# Aim:
Output, word for word, every line from the start of the listing down to and including the line that contains "# -------------------------------------------------- signed"; include nothing else.
━━━━━━━━━━━━━━━━
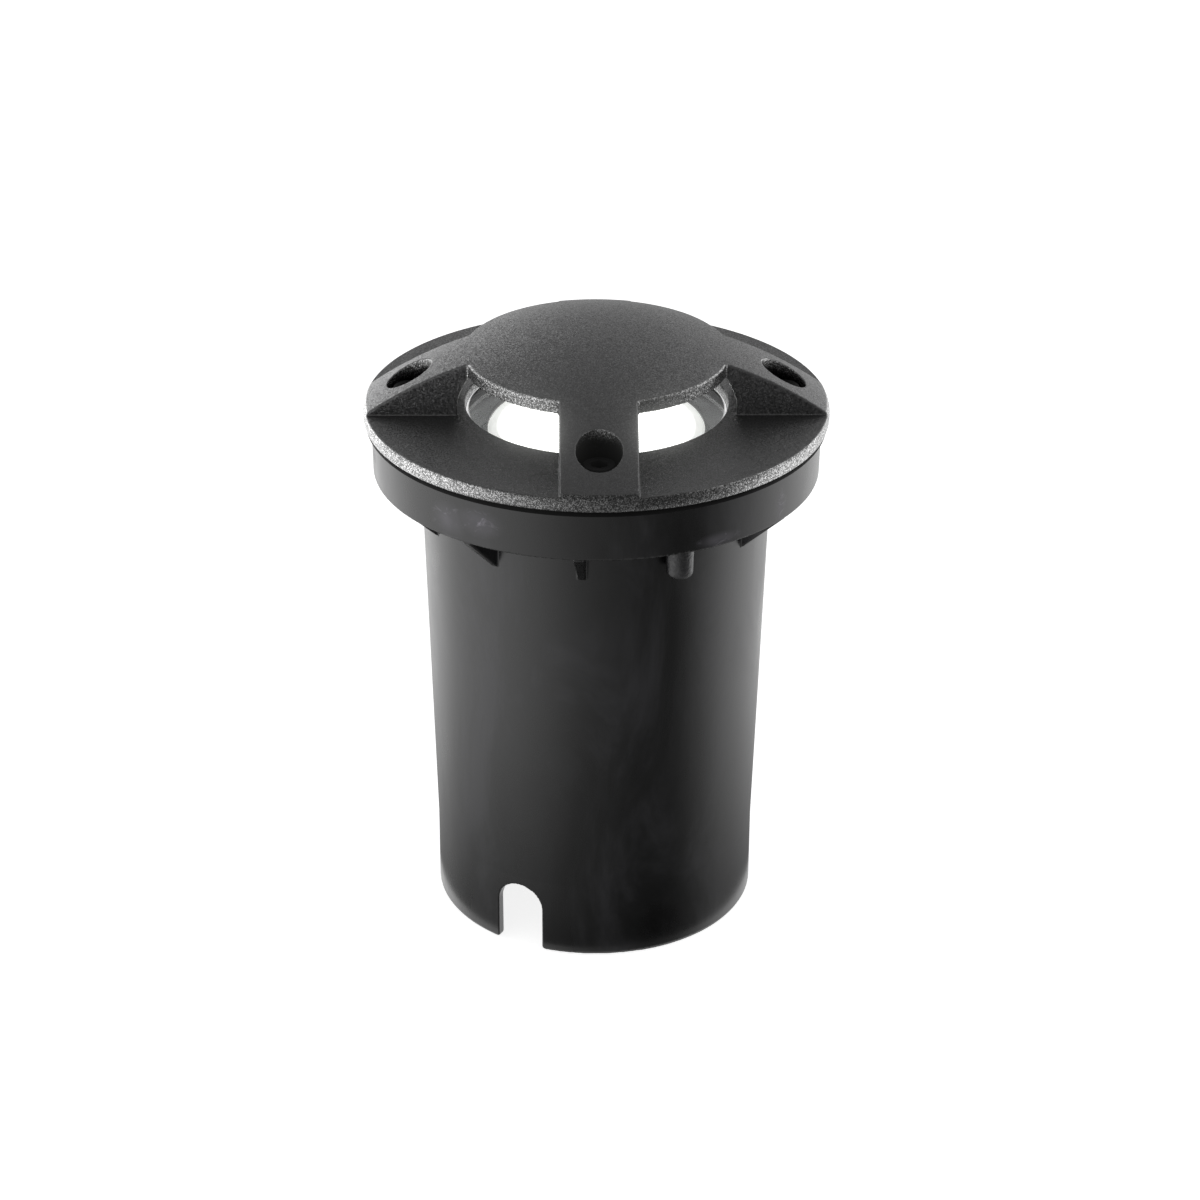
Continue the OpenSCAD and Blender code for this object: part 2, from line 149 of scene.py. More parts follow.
def loft(rings, segs, x=0.0, y=0.0):
    """Points and faces of a stack of rings (radius at each angle, z at each angle), closed at both ends."""
    t = 2 * np.pi * np.arange(segs) / segs
    co, faces = [], []
    for r, z in rings:
        r = np.broadcast_to(np.asarray(r, float), t.shape)
        z = np.broadcast_to(np.asarray(z, float), t.shape)
        co += list(zip(x + r * np.cos(t), y + r * np.sin(t), z))
    for i in range(len(rings) - 1):
        a, b = i * segs, (i + 1) * segs
        for k in range(segs):
            j = (k + 1) % segs
            faces.append((a + k, a + j, b + j, b + k))
    faces.append(tuple(range(segs - 1, -1, -1)))
    last = (len(rings) - 1) * segs
    faces.append(tuple(last + k for k in range(segs)))
    return co, faces


def join(parts):
    co, faces = [], []
    for c, f in parts:
        n = len(co)
        co += list(c)
        faces += [tuple(i + n for i in q) for q in f]
    return co, faces


# -------------------------------------------------- signed distance modelling

def poly_sdf(px, py, pts):
    d = (px - pts[0][0]) ** 2 + (py - pts[0][1]) ** 2
    neg = np.zeros(px.shape, bool)
    j = len(pts) - 1
    for i in range(len(pts)):
        ex, ey = pts[j][0] - pts[i][0], pts[j][1] - pts[i][1]
        wx, wy = px - pts[i][0], py - pts[i][1]
        t = np.clip((wx * ex + wy * ey) / (ex * ex + ey * ey), 0, 1)
        d = np.minimum(d, (wx - ex * t) ** 2 + (wy - ey * t) ** 2)
        c1, c2, c3 = py >= pts[i][1], py < pts[j][1], ex * wy > ey * wx
        neg ^= (c1 & c2 & c3) | (~c1 & ~c2 & ~c3)
        j = i
    d = np.sqrt(d)
    return np.where(neg, -d, d)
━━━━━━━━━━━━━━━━
# Written solution:
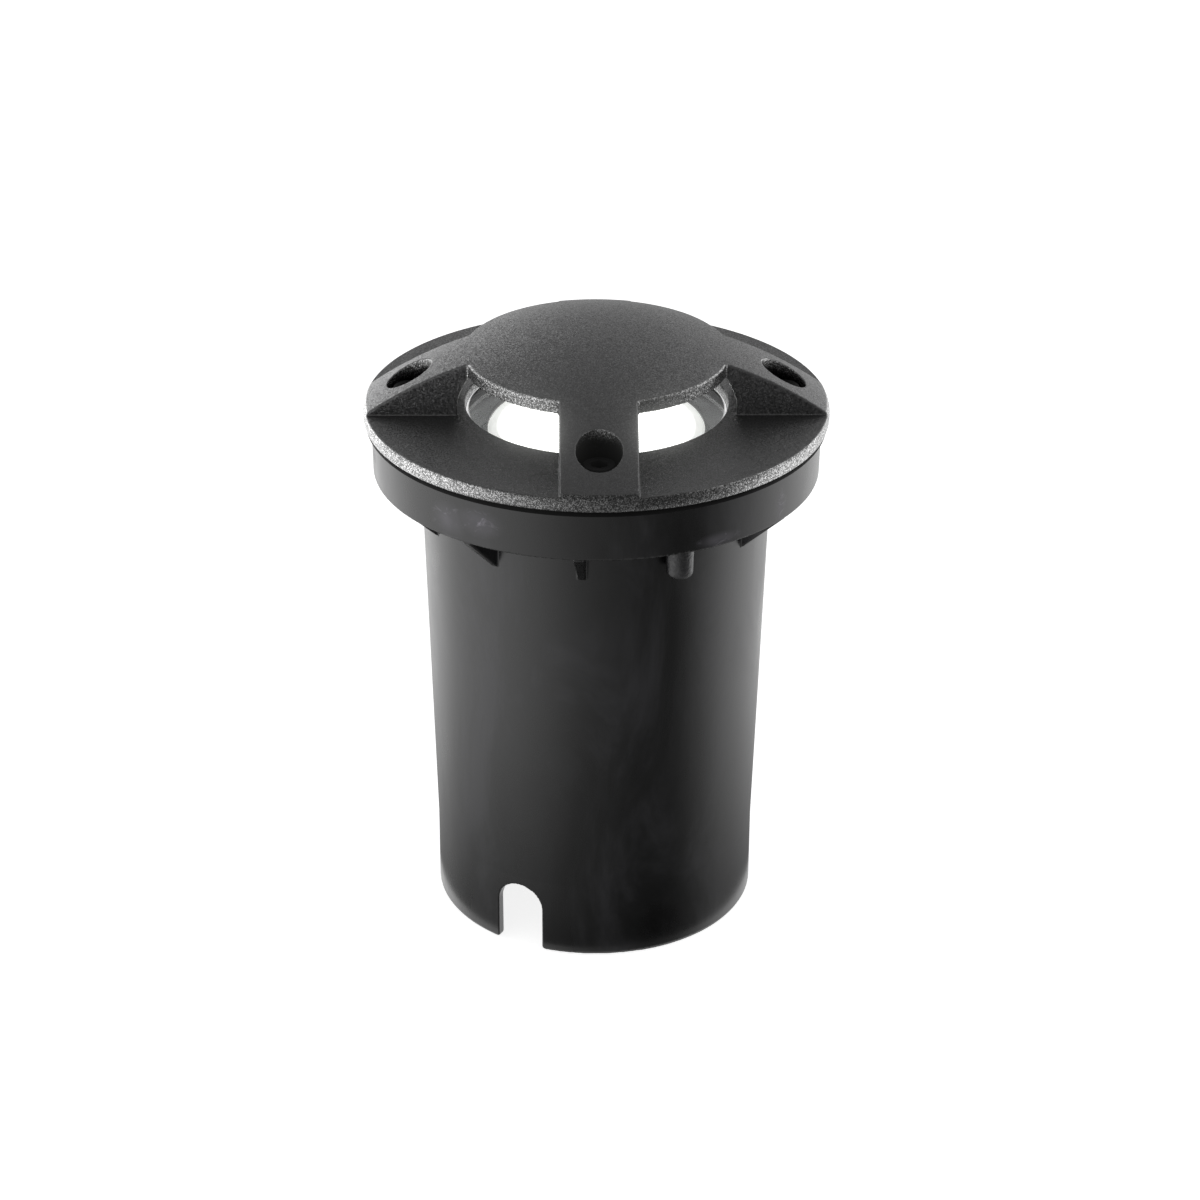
Continue the OpenSCAD and Blender code for this object: part 2, from line 149 of scene.py. More parts follow.
def loft(rings, segs, x=0.0, y=0.0):
    """Points and faces of a stack of rings (radius at each angle, z at each angle), closed at both ends."""
    t = 2 * np.pi * np.arange(segs) / segs
    co, faces = [], []
    for r, z in rings:
        r = np.broadcast_to(np.asarray(r, float), t.shape)
        z = np.broadcast_to(np.asarray(z, float), t.shape)
        co += list(zip(x + r * np.cos(t), y + r * np.sin(t), z))
    for i in range(len(rings) - 1):
        a, b = i * segs, (i + 1) * segs
        for k in range(segs):
            j = (k + 1) % segs
            faces.append((a + k, a + j, b + j, b + k))
    faces.append(tuple(range(segs - 1, -1, -1)))
    last = (len(rings) - 1) * segs
    faces.append(tuple(last + k for k in range(segs)))
    return co, faces


def join(parts):
    co, faces = [], []
    for c, f in parts:
        n = len(co)
        co += list(c)
        faces += [tuple(i + n for i in q) for q in f]
    return co, faces


# -------------------------------------------------- signed distance modelling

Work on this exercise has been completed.